Good points,the thing is tho that nobody knows for sure if the rubber can be replaced or repaired,it's just a simple AD's rumor but nothing has been officially told by IWC.
Let's face it guys,the Galapagos is just one cool looking conversation starter environazi of a watch suitable for occasional uses. If one is brave or careless enough to use it as a true Aquatimer is meant to be used the watch will fall apart shortly. I loved those old Aquatimers, those were the beaters !!!


----------



## Ckitcummings

cscharti said:


> I've had this watch for about 5 months now and truth be told, I find it has held up BETTER than all of my others. I also have a Ball Night with the DLC coating that nicks at the slightest touch. I have hit my Galapagos against my desk and door frame on occasion by accident fulling expecting it to have been scarred or scuffed. These type of impacts have rendered my night train a tool watch and beater, but not a mark has been made on the Galapagos. I think the rubber coating is a good thing! If it does get damaged it can be repaired. I look at this like a good pair of leather soled dress shoes. I wear the shoes until they need re-soled and I can wear them for many many years. This watch with proper care and rubber repair should last just as long as any other watch that you may have...


I have to echo the above. I have had a few watches over the years...steel, titanium, PVD and now the Galapagos. I've banged them all on something and each have there own drawbacks. My polished steel Chopard scratches if i so much as breath on it and i have dinged my previous TAG from the infamous desk hit. Steel, rubber or PVD....a severe dent is pretty hard to remove!

My PVD ball was fantastic for resisting scratches however i was worried about a hard bang taking the coating off and leaving the steel showing underneath, a similar concern i guess for the Galapagos. Given that the PVD is very hard i never encountered such a problem.

From a bang resistance point of view the Galapagos seems pretty secure. I think i would worry about something sharp scratching the rubber...naturally with steel a scratch could be polished out whereas this would most likely be difficult with the Galapagos.

I guess each material has it's pros and cons. I do appreciate it is a specialized process for the coating however i'm sure a manufacturer like IWC would be able to offer a repair solution.


----------



## anonymousmoose

gettocard said:


> Let's face it guys,the Galapagos is just one cool looking conversation starter environazi of a watch suitable for occasional uses.

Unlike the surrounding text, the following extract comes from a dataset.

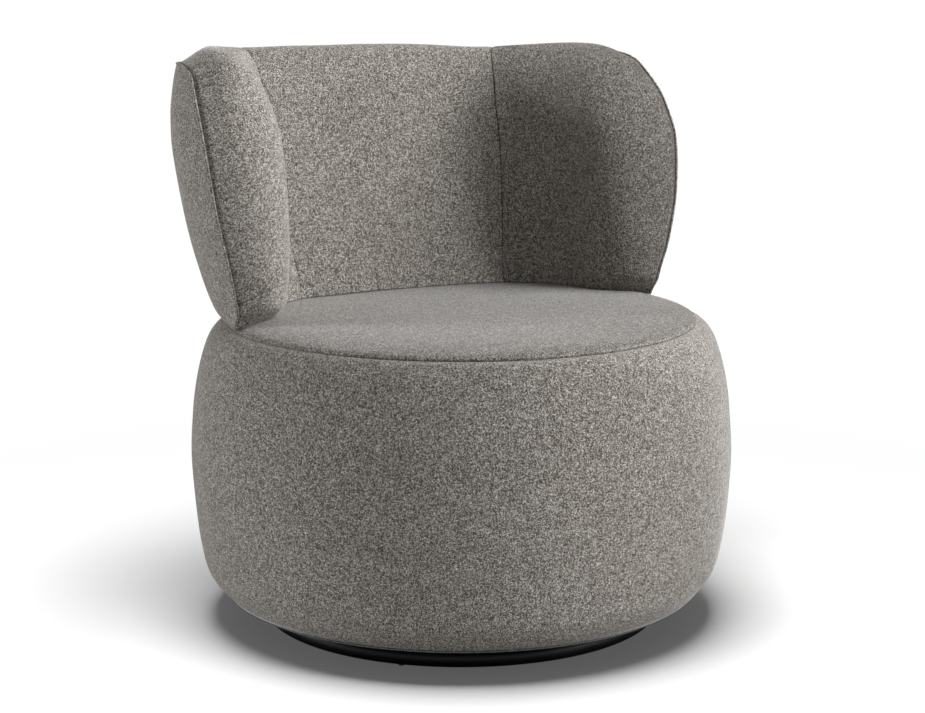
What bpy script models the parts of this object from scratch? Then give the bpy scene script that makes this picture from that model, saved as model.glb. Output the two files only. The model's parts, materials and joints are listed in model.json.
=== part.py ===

I think we need to wait a while and check back if there are more reports to come to that conclusion. It's clear your not a fan of the Galapogos and you also believe the 'entry level' IWC's are not up there in quality (which I dispute, reasons posted in #63).

If I see more complains in time to come, then I'd share your view. For the moment, I'm sitting on the fence on this one, but leaning towards the watch will last...


----------



## cscharti

gettocard said:


> Good points,*the thing is tho that nobody knows for sure if the rubber can be replaced or repaired,it's just a simple AD's rumor but nothing has been officially told by IWC.*
> Let's face it guys,the Galapagos is just one cool looking conversation starter environazi of a watch suitable for occasional uses. If one is brave or careless enough to use it as a true Aquatimer is meant to be used the watch will fall apart shortly. I loved those old Aquatimers, those were the beaters !!!


Yes the coating can be reapplied, but the watch must be sent back to Switz to have it completed. I spoke to IWC Technical services before I purchased my watch to be sure. There was no cost quoted and I'm sure it is not cheap, but it can be done.

I plan to, when I send mine back for service in about 10 years, have the rubber coating re-applied and for that cost I will essentially get a brand new watch.

To all the doubters here of the Galapagos, I say take the plunge it has held up very well in the engineering environment in which I work...


----------



## anonymousmoose

TGehrke said:


> IWC have removed my post without comment from the forum -- I think that says everything you need to know about the company. I didn't violate the terms of the forum and merely posted my experience with the IWC Aquatimer Galapagos and the company decided to remove the post. I have for the fun of it re-posted my comments -- let's see how long they stay up this time.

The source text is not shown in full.